Add E2E tests, fix bugs

Made-with: Cursor
2026-04-22 08:06:34 +00:00 · 2026-04-13 05:17:48 +03:00
parent 1f98b5e958
commit 8f7deb3fca
71 changed files with 4740 additions and 29 deletions
@@ -0,0 +1,38 @@
+# Acceptance Criteria
+
+## Functional Criteria
+
+| # | Criterion | Measurable Target | Source |
+|---|-----------|-------------------|--------|
+| AC-1 | Health endpoint responds | GET `/health` returns `{"status": "healthy"}` with HTTP 200 | `main.py:54-55` |
+| AC-2 | Login sets credentials | POST `/login` with valid email/password returns `{"status": "ok"}` | `main.py:69-75` |
+| AC-3 | Login rejects invalid credentials | POST `/login` with bad credentials returns HTTP 401 | `main.py:74-75` |
+| AC-4 | Resource download returns decrypted bytes | POST `/load/{filename}` returns binary content (application/octet-stream) | `main.py:79-85` |
+| AC-5 | Resource upload succeeds | POST `/upload/{filename}` with file returns `{"status": "ok"}` | `main.py:89-100` |
+| AC-6 | Unlock starts background workflow | POST `/unlock` with credentials returns `{"state": "authenticating"}` | `main.py:158-181` |
+| AC-7 | Unlock detects already-loaded images | POST `/unlock` when images are loaded returns `{"state": "ready"}` | `main.py:163-164` |
+| AC-8 | Unlock status reports progress | GET `/unlock/status` returns current state and error | `main.py:184-187` |
+| AC-9 | Unlock completes full cycle | Background task transitions: authenticating → downloading_key → decrypting → loading_images → ready | `main.py:103-155` |
+| AC-10 | Unlock handles missing archive | POST `/unlock` when archive missing and images not loaded returns HTTP 404 | `main.py:168-174` |
+
+## Security Criteria
+
+| # | Criterion | Measurable Target | Source |
+|---|-----------|-------------------|--------|
+| AC-11 | Resources encrypted at rest | AES-256-CBC encryption with per-user or shared key | `security.pyx` |
+| AC-12 | Hardware-bound key derivation | API download key incorporates hardware fingerprint | `security.pyx:54-55` |
+| AC-13 | Binary split prevents single-source compromise | Small part on API + big part on CDN required for decryption | `api_client.pyx:166-186` |
+| AC-14 | JWT token obtained from trusted API | Login via POST to Azaion Resource API with credentials | `api_client.pyx:43-55` |
+| AC-15 | Auto-retry on expired token | 401/403 triggers re-login and retry | `api_client.pyx:140-146` |
+
+## Operational Criteria
+
+| # | Criterion | Measurable Target | Source |
+|---|-----------|-------------------|--------|
+| AC-16 | Docker images verified | All 7 API_SERVICES images checked via `docker image inspect` | `binary_split.py:60-69` |
+| AC-17 | Logs rotate daily | File sink rotates every 1 day, retains 30 days | `constants.pyx:19-26` |
+| AC-18 | Container builds on ARM64 | Woodpecker CI produces `loader:arm` image | `.woodpecker/build-arm.yml` |
+
+## Non-Functional Criteria
+
+No explicit performance targets (latency, throughput, concurrency) are defined in the codebase. Resource download/upload latency depends on file size and network conditions.
@@ -0,0 +1,44 @@
+# Input Data Parameters
+
+## API Request Schemas
+
+### Login
+- `email`: string — user email address
+- `password`: string — user password (plaintext)
+
+### Load Resource
+- `filename`: string — resource name (without `.big`/`.small` suffix)

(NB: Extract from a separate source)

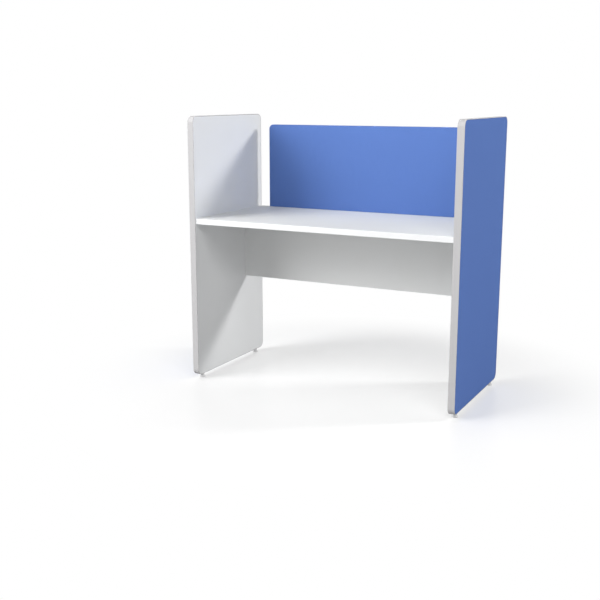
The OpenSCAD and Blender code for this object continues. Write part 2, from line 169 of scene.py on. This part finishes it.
# %% [markdown]
# ## White laminate, boards and edge bands
# The inner faces, the desk top and the modesty panel are faced in a melamine sheet. Under a lamp
# it isn't a mirror: a fine pearl texture, pressed in by the plate, breaks the reflection, and
# years of wiping leave faint cloudy differences in gloss. The bands on the edges are extruded
# plastic, glossier, with the faintest lines along their length.

# %% Finish the laminate
pearl_size = 0.9 * millimetre
pearl_depth = 0.03 * millimetre
wipe_size = 160 * millimetre


def laminate_finish(name, colour, warm_colour, smooth, rough):
    """Satin melamine: pearl texture, cloudy gloss, and a tone that drifts a little."""
    finish, shader = start_finish(name, colour, rough, Specular_IOR_Level=0.3)
    own = add_node(finish, "TexCoord").outputs["Object"]
    pearl = noise_in(finish, own, pearl_size, detail=1.0)
    clouds = noise_in(finish, own, wipe_size, detail=4.0)
    raise_surface(finish, shader, pearl, pearl_depth)
    vary_roughness(finish, shader, clouds, smooth, rough)
    tint(finish, shader, clouds, warm_colour, colour)
    return finish


white_laminate = laminate_finish(
    "white_laminate", linear_colour(233, 234, 235), linear_colour(230, 231, 231), 0.34, 0.5)
white_board = laminate_finish(
    "white_board", linear_colour(236, 237, 237), linear_colour(233, 234, 233), 0.55, 0.68)
print("finishes:", white_laminate.name, white_board.name)

# %% Finish the edge bands
line_stretch = 0.004
band_line_size = 0.5 * millimetre
band_line_depth = 0.008 * millimetre


def band_finish(name, colour, cross_scale):
    """Extruded plastic: fine lines along the band, at right angles to cross_scale's largest axes."""
    finish, shader = start_finish(name, colour, 0.28, Specular_IOR_Level=0.5)
    lines = noise_in(finish, stretched_place(finish, cross_scale), band_line_size, detail=1.0)
    raise_surface(finish, shader, lines, band_line_depth)
    vary_roughness(finish, shader, lines, 0.24, 0.34)
    return finish


white_band = band_finish("white_band", linear_colour(243, 244, 245), (line_stretch, 1, 1))
print("finish:", white_band.name)

# %% [markdown]
# ## Edge strip
# A pale grey plastic strip runs all round each side panel. It is extruded in one length and bent
# round the corners, so its fine die lines run along it everywhere: across the strip is always
# the X axis here, and noise that changes fast along X and hardly at all along Y and Z draws them.

# %% Finish the edge strip
die_line_size = 0.7 * millimetre
die_line_depth = 0.02 * millimetre
scuff_size = 30 * millimetre


def strip_finish():
    """Satin extruded plastic with die lines and a little scuffing."""
    finish, shader = start_finish(
        "edge_strip", linear_colour(197, 196, 197), 0.62, Specular_IOR_Level=0.2)
    across = stretched_place(finish, (1, line_stretch, line_stretch))
    lines = noise_in(finish, across, die_line_size)
    own = add_node(finish, "TexCoord").outputs["Object"]
    scuffs = noise_in(finish, own, scuff_size, detail=5.0, roughness=0.6)
    raise_surface(finish, shader, lines, die_line_depth)
    vary_roughness(finish, shader, scuffs, 0.54, 0.7)
    tint(finish, shader, lines, linear_colour(193, 192, 193), linear_colour(201, 200, 201))
    return finish


edge_strip = strip_finish()
print("finish:", edge_strip.name)

# %% [markdown]
# ## Blue cloth
# Screens like this are covered in a plain woven wool or polyester, blue all through. Close up it
# is a grid of small bumps: a warp thread over a weft thread, then a weft over a warp. From two
# sine waves and a chequer the same grid comes out, with each bump longer along its own thread.
# The pattern lies in the cloth's own plan, a UV map in metres, so it goes round edges with it.
# A power well below one flattens a wave's top, which makes a bump long. Spun yarn is never quite
# even, so noise drawn out along the warp darkens some threads and lightens others. The colour also
# follows the weave's relief, so the hollows between the threads are darker: that is painted shade.
# Sheen stands for the short fibres that catch the light at a glancing angle.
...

+- `folder`: string — resource folder/bucket name
+
+### Upload Resource
+- `data`: binary file (multipart upload)
+- `filename`: string — resource name (path parameter)
+- `folder`: string — destination folder (form field, defaults to `"models"`)
+
+### Unlock
+- `email`: string — user email
+- `password`: string — user password
+
+## Configuration Files
+
+### cdn.yaml (downloaded encrypted from API)
+- `host`: string — S3 endpoint URL
+- `downloader_access_key`: string — read-only S3 access key
+- `downloader_access_secret`: string — read-only S3 secret key
+- `uploader_access_key`: string — write S3 access key
+- `uploader_access_secret`: string — write S3 secret key
+
+## JWT Token Claims
+- `nameid`: string — user GUID
+- `unique_name`: string — user email
+- `role`: string — one of: ApiAdmin, Admin, ResourceUploader, Validator, Operator
+
+## External Data Sources
+
+| Source | Data | Format | Direction |
+|--------|------|--------|-----------|
+| Azaion Resource API | JWT tokens, encrypted resources (small parts), CDN config, key fragments | JSON / binary | Download |
+| S3 CDN | Large resource parts (.big files) | Binary | Upload / Download |
+| Local filesystem | Encrypted Docker archive (`images.enc`), cached `.big` files | Binary | Read / Write |
+| Docker daemon | Image loading, image inspection | CLI stdout | Read |
+| Host OS | Hardware fingerprint (CPU, GPU, RAM, drive serial) | Text (subprocess) | Read |
@@ -0,0 +1,80 @@
+# Expected Results
+
+Maps every input data item to its quantifiable expected result.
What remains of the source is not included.